Right now in many parts of the U.S., 30% to 40% of renters are behind on the rent. An enormous, really inconceivable number are facing eviction in the coming months.
In Cuba, zero people are facing eviction. Why? Because in 1959, after the victory of the Cuban Revolution, land reform ensured not only that the landless peasants in the countryside would receive the land they had worked for wealthy landowners (who now live in Miami), but that all the people in the cities would receive ownership of their housing. The vast majority of Cubans own their own housing. Nobody is worried about an eviction, and if anybody falls ill, a system is in place to care and provide for them.
Workers World Party has been putting out demands in response to this crisis. Demands that are winnable and possible, like workers’ control over the means of production. Like socialism itself, these are things we can achieve through organization and struggle.

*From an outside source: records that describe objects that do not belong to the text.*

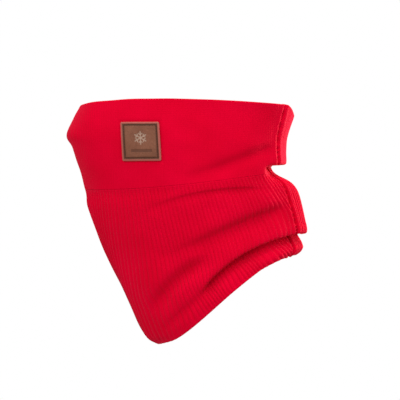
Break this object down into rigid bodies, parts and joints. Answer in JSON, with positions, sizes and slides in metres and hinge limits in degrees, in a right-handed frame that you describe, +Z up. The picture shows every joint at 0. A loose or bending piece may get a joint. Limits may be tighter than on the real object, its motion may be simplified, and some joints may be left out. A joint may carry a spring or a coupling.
{
  "type": "neck gaiter",
  "caption": "Red knitted neck gaiter with a smooth face band, a ribbed collar that runs to a point on the chest, a fleece lining and a small leather patch.",
  "frame": {"origin": "middle of the neck opening, level with the line where the face band meets the ribbed collar", "axes": "+Z up along the neck opening, -X the way the wearer faces, -Y the wearer's left"},
  "size_m": [0.2494, 0.1389, 0.2559],
  "materials": {
    "face_knit": "smooth red jersey knit",
    "rib_knit": "red rib knit",
    "fleece": "brushed red fleece",
    "seam_thread": "red sewing thread",
    "patch_leather": "brown leather, satin",
    "patch_thread": "dark brown thread",
    "backing_felt": "pale stiffening felt",
    "label_satin": "white woven satin"
  },
  "bodies": {
    "collar": {"rib_left": "rib_knit", "rib_right": "rib_knit", "lining_left": "fleece", "lining_right": "fleece", "rib_front_seam_thread": "seam_thread", "rib_back_seam_thread": "seam_thread", "lining_front_seam_thread": "seam_thread", "lining_back_seam_thread": "seam_thread", "hem_thread": "seam_thread"},
    "face_band": {"band_left": "face_knit", "band_right": "face_knit", "band_front_seam_thread": "seam_thread", "band_back_seam_thread": "seam_thread", "rim_thread": "seam_thread", "linking_thread": "seam_thread", "leather_patch": "patch_leather", "patch_stitching": "patch_thread", "patch_backing": "backing_felt", "label_thread": "seam_thread"},
    "care_label": {"care_label": "label_satin"}
  },
  "joints": [
    {"name": "pull_down", "type": "hinge", "parent": "collar", "child": "face_band", "pos_m": [0.092, 0, 0.017], "axis": [0, -1, 0], "range_deg": [0, 15], "deforming": ["rib_left", "rib_right", "lining_left", "lining_right", "rib_front_seam_thread", "rib_back_seam_thread", "lining_front_seam_thread", "lining_back_seam_thread"]},
    {"name": "label_flip", "type": "hinge", "parent": "face_band", "child": "care_label", "pos_m": [0.091, 0, 0.066], "axis": [0, 1, 0], "range_deg": [0, 110]}
  ]
}
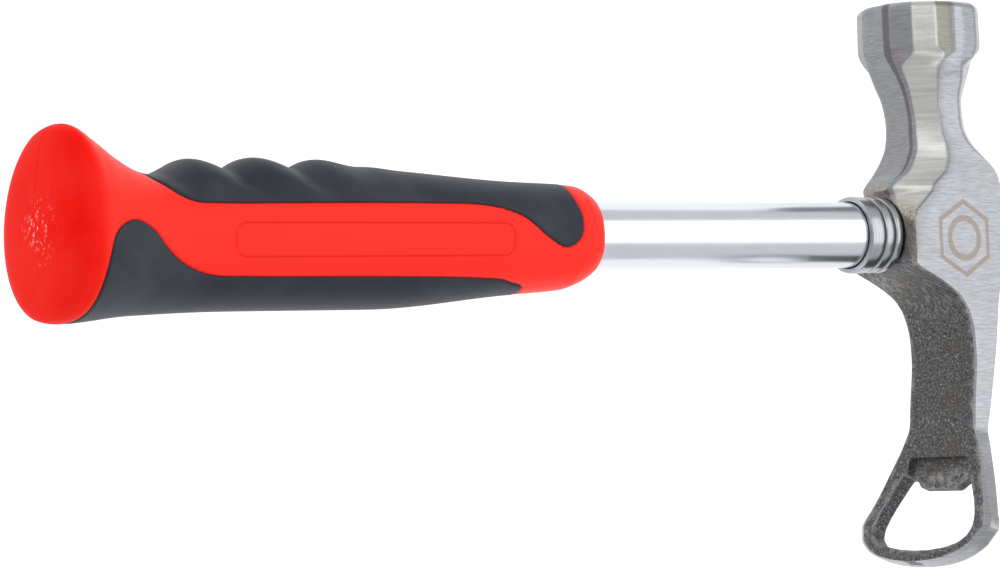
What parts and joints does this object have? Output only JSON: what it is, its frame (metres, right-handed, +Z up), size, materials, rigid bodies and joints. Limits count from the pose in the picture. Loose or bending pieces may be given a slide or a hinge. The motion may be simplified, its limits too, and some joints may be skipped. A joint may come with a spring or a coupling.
{
  "type": "bottle opener hammer",
  "caption": "Striking hammer with a forged steel head, a bottle-opener loop in place of the claw, a chromed tube handle and a two-component red and grey grip.",
  "frame": {"origin": "middle of the bottom of the bounding box: the hammer lies on its side and the handle axis is 27 mm above the base", "axes": "+X along the handle from pommel to head, +Y towards the striking face, -Y towards the opener loop, +Z up, across the head"},
  "size_m": [0.2906, 0.156, 0.054],
  "materials": {
    "forged_steel": "ground and brushed on the outside, dark forging skin on the side of the opener facing the handle",
    "chrome_plate": "bright chrome plating",
    "turned_steel": "fine turned",
    "dowel_wood": "raw hardwood",
    "black_plastic": "moulded",
    "red_plastic": "satin moulded",
    "grey_rubber": "matte soft-touch"
  },
  "bodies": {
    "root": {"forged_head": "forged_steel", "handle_tube": "chrome_plate", "ribbed_collar": "turned_steel", "eye_plug": "turned_steel", "core_dowel": "dowel_wood", "tube_end_plug": "black_plastic", "grip_core": "red_plastic", "upper_grip_pad": "grey_rubber", "lower_grip_pad": "grey_rubber"}
  },
  "joints": []
}
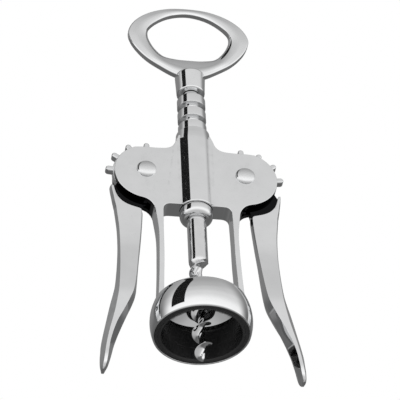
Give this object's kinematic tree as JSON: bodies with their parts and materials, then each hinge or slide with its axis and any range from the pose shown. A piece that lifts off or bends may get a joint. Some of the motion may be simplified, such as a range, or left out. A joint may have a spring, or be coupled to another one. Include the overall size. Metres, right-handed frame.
{
  "type": "lever corkscrew",
  "caption": "Wing corkscrew: two toothed levers drive a ringed rack that lifts a spindle and worm through a bell-mouthed frame, with a bottle-opener ring as its handle.",
  "frame": {"origin": "centre of the bell's mouth, level with its rim, where the bottle's lip enters", "axes": "+Z along the spindle from the bell to the handle, +X from the left lever to the right lever, -Y out of the front face that shows the domed rivet heads"},
  "size_m": [0.0788, 0.0396, 0.1902],
  "materials": {
    "cast_chrome": "bright chrome plate over a polished casting",
    "rivet_chrome": "chrome plate, slightly duller than the castings",
    "collar_chrome": "chrome plate, tumbled edges",
    "worm_steel": "nickel-bright steel rod and worm",
    "liner_black": "moulded black plastic with a slight sheen"
  },
  "bodies": {
    "frame": {"body_frame": "cast_chrome", "bell_shell": "cast_chrome", "bell_liner": "liner_black", "pivot_rivet_left": "rivet_chrome", "pivot_rivet_right": "rivet_chrome"},
    "left_lever": {"lever_left": "cast_chrome"},
    "right_lever": {"lever_right": "cast_chrome"},
    "slide": {"stop_collar": "collar_chrome"},
    "spindle": {"handle_opener": "cast_chrome", "rack_sleeve": "cast_chrome", "worm_spindle": "worm_steel"}
  },
  "joints": [
    {"name": "left_lever_swing", "type": "hinge", "parent": "frame", "child": "left_lever", "pos_m": [-0.0198, 0, 0.0782], "axis": [0, 1, 0], "range_deg": [0, 120]},
    {"name": "right_lever_swing", "type": "hinge", "parent": "frame", "child": "right_lever", "pos_m": [0.0198, 0, 0.0782], "axis": [0, -1, 0], "range_deg": [0, 120]},
    {"name": "rack_slide", "type": "slide", "parent": "frame", "child": "slide", "axis": [0, 0, -1], "range_m": [0, 0.02942]},
    {"name": "worm_spin", "type": "hinge", "parent": "slide", "child": "spindle", "pos_m": [0, 0, 0.0587], "axis": [0, 0, 1], "continuous": true}
  ],
  "couplings": [
    {"joint": "right_lever_swing", "follows": "left_lever_swing", "ratio": 1},
    {"joint": "rack_slide", "follows": "left_lever_swing", "m_per_rad": 0.014}
  ]
}
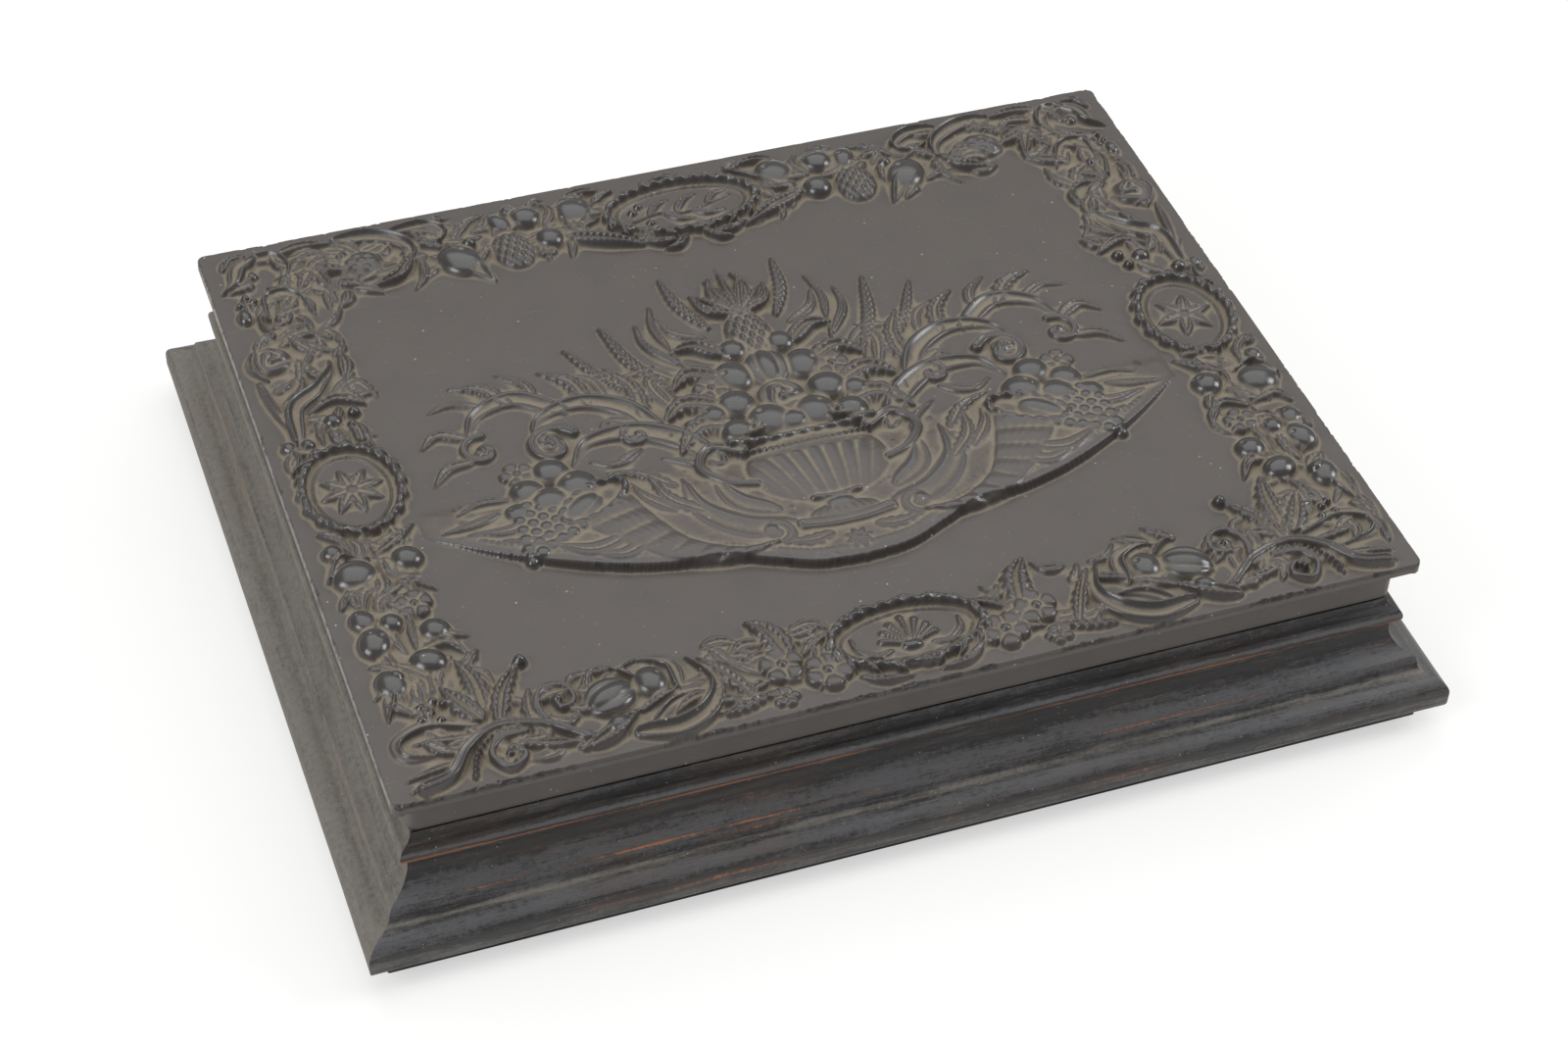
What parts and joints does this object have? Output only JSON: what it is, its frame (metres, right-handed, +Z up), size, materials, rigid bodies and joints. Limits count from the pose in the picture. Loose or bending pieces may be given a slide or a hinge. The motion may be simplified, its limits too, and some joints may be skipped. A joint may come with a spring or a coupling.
{
  "type": "union case",
  "caption": "Large hinged picture case: relief-moulded black cover on an ebonised wood lid frame, over a moulded wood base with a velvet-lined, glazed picture well.",
  "frame": {"origin": "middle of the underside, which rests on the table", "axes": "+X along the long side to the right of the front, +Y towards the hinged back, +Z up"},
  "size_m": [0.2558, 0.2048, 0.0504],
  "materials": {
    "moulded_cover": "satin moulded thermoplastic, brown-black, polished high points and dusty hollows",
    "ebonised_wood": "worn black stain with a satin polish, reddish wood at the arrises",
    "deal": "bare softwood and card",
    "velvet": "crimson cotton velvet",
    "blank_plate": "blank japanned sheet, satin",
    "brass": "lacquered sheet brass, slightly dulled",
    "glass": "clear cover glass"
  },
  "bodies": {
    "base": {"bottom_board": "ebonised_wood", "base_moulding_front": "ebonised_wood", "base_moulding_back": "ebonised_wood", "base_moulding_left": "ebonised_wood", "base_moulding_right": "ebonised_wood", "ledger_front": "deal", "ledger_back": "deal", "ledger_left": "deal", "ledger_right": "deal", "backing_board": "deal", "well_lining_front": "velvet", "well_lining_back": "velvet", "well_lining_left": "velvet", "well_lining_right": "velvet", "picture_plate": "blank_plate", "mat": "brass", "cover_glass": "glass", "preserver": "brass", "hinge_left_base_leaf": "brass", "hinge_left_pin": "brass", "hinge_left_base_screw_1": "brass", "hinge_left_base_screw_2": "brass", "hinge_left_base_screw_3": "brass", "hinge_right_base_leaf": "brass", "hinge_right_pin": "brass", "hinge_right_base_screw_1": "brass", "hinge_right_base_screw_2": "brass", "hinge_right_base_screw_3": "brass"},
    "lid": {"cover": "moulded_cover", "lid_rail_front": "ebonised_wood", "lid_rail_back": "ebonised_wood", "lid_rail_left": "ebonised_wood", "lid_rail_right": "ebonised_wood", "pad_board": "deal", "lid_pad": "velvet", "hinge_left_lid_leaf": "brass", "hinge_left_lid_screw_1": "brass", "hinge_left_lid_screw_2": "brass", "hinge_left_lid_screw_3": "brass", "hinge_right_lid_leaf": "brass", "hinge_right_lid_screw_1": "brass", "hinge_right_lid_screw_2": "brass", "hinge_right_lid_screw_3": "brass"}
  },
  "joints": [
    {"name": "lid_hinge", "type": "hinge", "parent": "base", "child": "lid", "pos_m": [0, 0.0923, 0.02675], "axis": [-1, 0, 0], "range_deg": [0, 135]}
  ]
}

We are demanding free health care for all. Nationalize the health care system under community control. Build emergency hospitals. Full pay, benefits and guaranteed income for all.
Food, housing, medical supplies and utilities, including internet, for all. Unequal access to the internet is a major issue as the necessity of long-distance learning goes forward.
We need to suspend rent, evictions, mortgages, utility shutoffs and all debt. We need to prioritize resources for communities of color — and for the migrant community, which has received none of the stimulus benefits, meager as they are, that have been doled out by the government to LGBTQ2S+ people, seniors, youth and people with disabilities.
These most oppressed sectors of society have to be prioritized in response to the pandemic, not ignored.
We need to empty the prisons and detention centers right now. A prison sentence is a death sentence during a pandemic. We need to shut down Immigration and Customs Enforcement and end racist attacks.
We need community control, not the cops and the military running everything. The $2 trillion the government handed to the banks must be given instead to the workers. And finally, we need to end U.S. wars, sanctions and environmental destruction.
Cuba’s socialist health care system is not a fantasy. The Cuban Revolution is real and happening 90 miles off the coast of Florida. If it’s possible there, it’s possible here.